● **WHAT NEEDS TO BE DONE**
Output the material beneath exactly, leaving nothing out.

(Rows from a 3D modeling dataset)
=-=-=-=-=
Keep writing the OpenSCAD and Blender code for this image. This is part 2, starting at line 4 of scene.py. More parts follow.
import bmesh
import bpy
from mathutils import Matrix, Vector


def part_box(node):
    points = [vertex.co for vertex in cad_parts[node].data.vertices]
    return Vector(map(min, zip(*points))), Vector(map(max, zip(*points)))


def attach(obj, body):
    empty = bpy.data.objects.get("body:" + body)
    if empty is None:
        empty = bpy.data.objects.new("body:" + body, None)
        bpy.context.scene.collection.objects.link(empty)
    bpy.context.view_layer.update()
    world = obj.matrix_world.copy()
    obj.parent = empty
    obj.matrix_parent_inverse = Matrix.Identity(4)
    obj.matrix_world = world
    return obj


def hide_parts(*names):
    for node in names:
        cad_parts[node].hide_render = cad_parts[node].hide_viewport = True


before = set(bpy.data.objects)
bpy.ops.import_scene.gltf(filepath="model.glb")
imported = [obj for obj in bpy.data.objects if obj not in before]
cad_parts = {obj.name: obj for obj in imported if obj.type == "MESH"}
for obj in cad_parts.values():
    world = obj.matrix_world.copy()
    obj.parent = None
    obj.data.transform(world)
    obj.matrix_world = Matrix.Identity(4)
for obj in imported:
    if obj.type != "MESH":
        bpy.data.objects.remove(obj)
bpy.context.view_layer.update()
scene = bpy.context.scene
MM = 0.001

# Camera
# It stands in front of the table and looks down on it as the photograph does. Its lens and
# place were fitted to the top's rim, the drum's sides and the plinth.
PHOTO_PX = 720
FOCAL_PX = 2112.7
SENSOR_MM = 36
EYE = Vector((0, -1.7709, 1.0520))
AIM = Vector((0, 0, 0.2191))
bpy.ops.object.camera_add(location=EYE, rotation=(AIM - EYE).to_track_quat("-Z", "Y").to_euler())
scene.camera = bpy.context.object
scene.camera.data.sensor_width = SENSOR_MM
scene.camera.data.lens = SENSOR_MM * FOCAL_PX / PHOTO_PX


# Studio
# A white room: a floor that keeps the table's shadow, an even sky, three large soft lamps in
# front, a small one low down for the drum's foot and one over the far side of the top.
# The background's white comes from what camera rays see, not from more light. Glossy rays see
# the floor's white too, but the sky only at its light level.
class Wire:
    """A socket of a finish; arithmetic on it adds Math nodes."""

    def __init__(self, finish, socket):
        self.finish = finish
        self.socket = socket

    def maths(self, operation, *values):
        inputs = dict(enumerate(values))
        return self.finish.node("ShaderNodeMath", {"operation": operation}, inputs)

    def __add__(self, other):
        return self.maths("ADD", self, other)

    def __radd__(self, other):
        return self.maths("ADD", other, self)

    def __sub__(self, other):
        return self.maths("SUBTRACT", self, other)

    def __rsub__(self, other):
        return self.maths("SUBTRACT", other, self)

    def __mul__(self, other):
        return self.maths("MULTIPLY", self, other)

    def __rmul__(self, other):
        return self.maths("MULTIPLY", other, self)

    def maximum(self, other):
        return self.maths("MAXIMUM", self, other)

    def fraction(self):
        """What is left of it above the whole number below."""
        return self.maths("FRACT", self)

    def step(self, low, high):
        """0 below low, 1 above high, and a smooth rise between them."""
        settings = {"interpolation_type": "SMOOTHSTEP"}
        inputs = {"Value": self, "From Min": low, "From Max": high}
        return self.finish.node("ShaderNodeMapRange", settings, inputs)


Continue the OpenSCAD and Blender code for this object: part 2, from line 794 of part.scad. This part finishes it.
=-=-=-=-=
● **EXERCISE RESULT**
Keep writing the OpenSCAD and Blender code for this image. This is part 2, starting at line 4 of scene.py. More parts follow.
import bmesh
import bpy
from mathutils import Matrix, Vector


def part_box(node):
    points = [vertex.co for vertex in cad_parts[node].data.vertices]
    return Vector(map(min, zip(*points))), Vector(map(max, zip(*points)))


def attach(obj, body):
    empty = bpy.data.objects.get("body:" + body)
    if empty is None:
        empty = bpy.data.objects.new("body:" + body, None)
        bpy.context.scene.collection.objects.link(empty)
    bpy.context.view_layer.update()
    world = obj.matrix_world.copy()
    obj.parent = empty
    obj.matrix_parent_inverse = Matrix.Identity(4)
    obj.matrix_world = world
    return obj


def hide_parts(*names):
    for node in names:
        cad_parts[node].hide_render = cad_parts[node].hide_viewport = True


before = set(bpy.data.objects)
bpy.ops.import_scene.gltf(filepath="model.glb")
imported = [obj for obj in bpy.data.objects if obj not in before]
cad_parts = {obj.name: obj for obj in imported if obj.type == "MESH"}
for obj in cad_parts.values():
    world = obj.matrix_world.copy()
    obj.parent = None
    obj.data.transform(world)
    obj.matrix_world = Matrix.Identity(4)
for obj in imported:
    if obj.type != "MESH":
        bpy.data.objects.remove(obj)
bpy.context.view_layer.update()
scene = bpy.context.scene
MM = 0.001

# Camera
# It stands in front of the table and looks down on it as the photograph does. Its lens and
# place were fitted to the top's rim, the drum's sides and the plinth.
PHOTO_PX = 720
FOCAL_PX = 2112.7
SENSOR_MM = 36
EYE = Vector((0, -1.7709, 1.0520))
AIM = Vector((0, 0, 0.2191))
bpy.ops.object.camera_add(location=EYE, rotation=(AIM - EYE).to_track_quat("-Z", "Y").to_euler())
scene.camera = bpy.context.object
scene.camera.data.sensor_width = SENSOR_MM
scene.camera.data.lens = SENSOR_MM * FOCAL_PX / PHOTO_PX


# Studio
# A white room: a floor that keeps the table's shadow, an even sky, three large soft lamps in
# front, a small one low down for the drum's foot and one over the far side of the top.
# The background's white comes from what camera rays see, not from more light. Glossy rays see
# the floor's white too, but the sky only at its light level.
class Wire:
    """A socket of a finish; arithmetic on it adds Math nodes."""

    def __init__(self, finish, socket):
        self.finish = finish
        self.socket = socket

    def maths(self, operation, *values):
        inputs = dict(enumerate(values))
        return self.finish.node("ShaderNodeMath", {"operation": operation}, inputs)

    def __add__(self, other):
        return self.maths("ADD", self, other)

    def __radd__(self, other):
        return self.maths("ADD", other, self)

    def __sub__(self, other):
        return self.maths("SUBTRACT", self, other)

    def __rsub__(self, other):
        return self.maths("SUBTRACT", other, self)

    def __mul__(self, other):
        return self.maths("MULTIPLY", self, other)

    def __rmul__(self, other):
        return self.maths("MULTIPLY", other, self)

    def maximum(self, other):
        return self.maths("MAXIMUM", self, other)

    def fraction(self):
        """What is left of it above the whole number below."""
        return self.maths("FRACT", self)

    def step(self, low, high):
        """0 below low, 1 above high, and a smooth rise between them."""
        settings = {"interpolation_type": "SMOOTHSTEP"}
        inputs = {"Value": self, "From Min": low, "From Max": high}
        return self.finish.node("ShaderNodeMapRange", settings, inputs)


Continue the OpenSCAD and Blender code for this object: part 2, from line 794 of part.scad. This part finishes it.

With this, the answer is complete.